What happens to your account access during years of litigation? Court proceedings of this scale take years. During that time, assets can be frozen or restricted. What is Swan’s plan if a court order restricts movement tied to its accounts? Does Swan have a client communication protocol for that scenario?
Why were there 91,000 XRP in Swan-linked accounts? If Swan is truly Bitcoin-only, clients deserve a full accounting of why tens of thousands of units of a token its CEO publicly called a criminal fraud were held in its name at Prime Trust.
What is Swan’s actual financial position? Swan is not a public company. It does not disclose its balance sheet. A $970 million judgment, even a partial one, would be among the largest in crypto custody history. Do you know whether Swan has the financial resilience to absorb that?
Are the fees worth the risk? A $30/month floor fee, 1% on every transaction, and an ongoing percentage of assets held. All of it is attached to a platform navigating two simultaneous lawsuits. Is Swan still the right home for your Bitcoin?
Swan Bitcoin was built on a simple, powerful premise. Bitcoin is the only asset worth holding, and Swan is the only company worth trusting with it. For investors exhausted by altcoin mania and platform failures, that message resonated.

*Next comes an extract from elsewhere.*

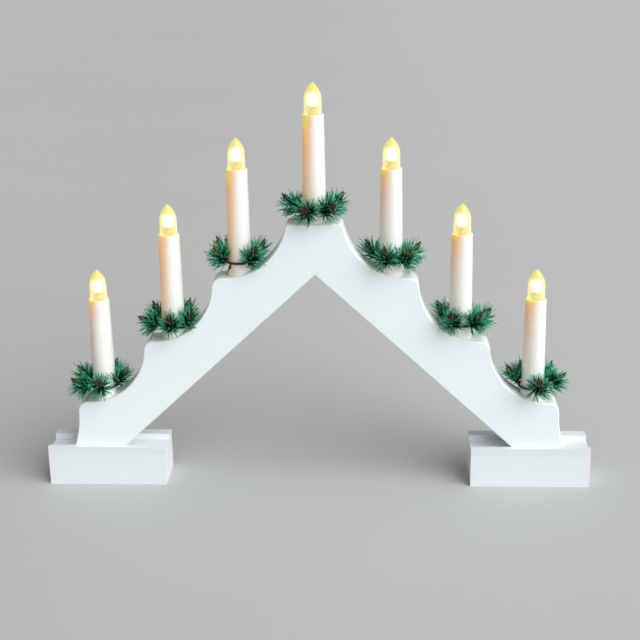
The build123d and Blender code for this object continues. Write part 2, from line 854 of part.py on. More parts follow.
with BuildPart() as wiring_centre:
    add(centre_wires())
save(wiring_centre.part, "wiring_centre")

save(battery_case(), "battery_case")
save(battery_lid(), "battery_lid")
save(switch_slider(), "switch_slider")

with BuildPart() as battery_cells:
    add([cell(-1), cell(1)])
save(battery_cells.part, "battery_cells")

with BuildPart() as battery_contacts:
    add([contact(side, at_end) for side in (-1, 1) for at_end in (False, True)])
save(battery_contacts.part, "battery_contacts")

with BuildPart() as case_screws:
    head_radius = case_screw_head_radius - screw_fit
    head_height = case_floor - screw_fit
    screw = screw_solid(case_screw_radius, head_radius, head_height, case_screw_length)
    add([screw.moved(screw_plane.location) for screw_plane in case_screw_planes()])
save(case_screws.part, "case_screws")
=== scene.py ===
import json
from math import cos, exp, pi, radians, sin, sqrt
from random import Random

import bmesh
import bpy
from bpy.props import FloatProperty, FloatVectorProperty, IntProperty, PointerProperty
from bpy.types import Operator, Panel, PropertyGroup
from mathutils import Matrix, Vector
from mathutils.bvhtree import BVHTree


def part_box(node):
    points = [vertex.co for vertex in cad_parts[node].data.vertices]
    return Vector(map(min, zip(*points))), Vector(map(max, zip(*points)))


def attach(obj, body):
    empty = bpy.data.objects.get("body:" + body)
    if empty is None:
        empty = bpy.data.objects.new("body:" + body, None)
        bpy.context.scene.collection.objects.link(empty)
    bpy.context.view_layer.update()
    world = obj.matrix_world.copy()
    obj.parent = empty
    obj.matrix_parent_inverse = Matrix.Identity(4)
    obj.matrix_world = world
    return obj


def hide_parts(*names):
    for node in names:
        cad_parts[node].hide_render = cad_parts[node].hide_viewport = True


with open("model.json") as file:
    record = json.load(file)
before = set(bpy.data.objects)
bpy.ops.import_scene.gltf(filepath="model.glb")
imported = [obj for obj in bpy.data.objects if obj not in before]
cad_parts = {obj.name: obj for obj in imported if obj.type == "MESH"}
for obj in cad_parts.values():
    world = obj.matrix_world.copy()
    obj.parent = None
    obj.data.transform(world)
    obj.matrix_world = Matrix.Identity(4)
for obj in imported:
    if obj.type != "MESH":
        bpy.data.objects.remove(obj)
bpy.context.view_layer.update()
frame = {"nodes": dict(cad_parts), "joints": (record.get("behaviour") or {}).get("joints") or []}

bl_info = {
    "name": "Candle Arch",
    "version": (1, 0, 0),
    "blender": (4, 5, 0),
    "location": "View3D > Sidebar > Candle Arch",
    "description": "Dresses the packed candle arch with its finishes, lamps and wreaths",
    "category": "Object",
}

# Metres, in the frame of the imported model: X to the right, Y to the back, Z up.
MM = 0.001
CANDLES = range(1, 8)
GOLDEN_ANGLE = pi * (3 - sqrt(5))

# The sprigs of each wreath: compass angle from +X and height angle, in degrees
SPRIGS = {
    1: ((165, 44), (-155, 10), (-92, 34), (-8, 54), (75, 38)),
    2: ((145, 50), (-168, 20), (-90, 46), (-28, 54), (55, 55)),
    3: ((150, 52), (-150, 44), (-45, 48), (12, 56), (90, 45)),
    4: ((178, 38), (-108, 24), (-50, 32), (10, 44), (92, 34)),
    5: ((170, 56), (-105, 50), (-45, 42), (5, 44), (85, 42)),
    6: ((155, 56), (-115, 50), (-48, 38), (0, 36), (80, 42)),
    7: ((165, 52), (-80, 34), (-4, 30), (45, 40), (110, 42)),
}

# How high a wreath's ring lies over its tube's lower end, and where it lies lower
RING_LIFT = 14.5 * MM
LOWER_RING_LIFTS = {2: 13.0 * MM, 4: 12.8 * MM}

# A wreath's wire ends: compass angle and height angle in degrees, and length
WIRE_ENDS = ((-140, -62, 6.0 * MM), (-95, -40, 4.5 * MM))

# The compass angle at which they leave the ring: behind the candle, but in front of the third
WIRE_END_PLACE = 60
FRONT_WIRE_END_PLACES = {3: -122}

# How the cones stand: their girth as a share of the widest, and how far they turn up from their sprig
APEX_FRONT_CONES = (1.1, 0.0)
FRONT_CONES = (0.85, 1.0)
SIDE_CONES = (0.75, 0.35)

# The holder of a light source, in millimetres: (radius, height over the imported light's foot) and then
# (radius, depth under the light source)
HOLDER_FOOT = ((0, 0), (3.6, 0), (3.6, 2.0), (1.9, 3.4))
HOLDER_HEAD = (
    (1.9, 7.6), (3.4, 6.6), (3.2, 3.6), (1.8, 2.9), (1.8, 1.0), (4.2, 0.7), (4.2, 0.05), (0, 0.05),
)

# How far the edges of the battery case, its lid and its switch are rounded
SHELL_EDGE = 0.35 * MM
LID_EDGE = 0.15 * MM
KNOB_EDGE = 0.15 * MM

# The ways that the key light and the soft light from above come from, and their colour
KEY_WAY = (0.64, -0.52, 0.60)
TOP_WAY = (0.1, -0.35, 1.0)
DAYLIGHT = (0.955, 1.0, 1.0)

# How the camera is turned, in degrees: about Z, downwards and about its own axis
CAMERA_TURN = 2.715
CAMERA_TILT = 19.146
CAMERA_ROLL = -0.846

# How strongly each tube's painted glow shows under its lamp, and how far down it reaches
TUBE_PAINTED_GLOWS = {
    1: (0.95, 16 * MM),
    2: (0.92, 60 * MM),
    3: (0.95, 62 * MM),
    4: (1.0, 66 * MM),
    5: (0.95, 20 * MM),
    6: (0.95, 20 * MM),
    7: (0.95, 20 * MM),
}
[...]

A Bitcoin-only investment philosophy does not protect a company from human error, legal risk, or structural weakness.
Swan clients were told they were in the safest hands in crypto. The courts are now being asked to decide what “safe” actually meant.
Klippsten has never been shy about questioning the integrity of others in this industry. The next few years in Delaware Bankruptcy Court will give the rest of the world a chance to form its own opinion about Swan.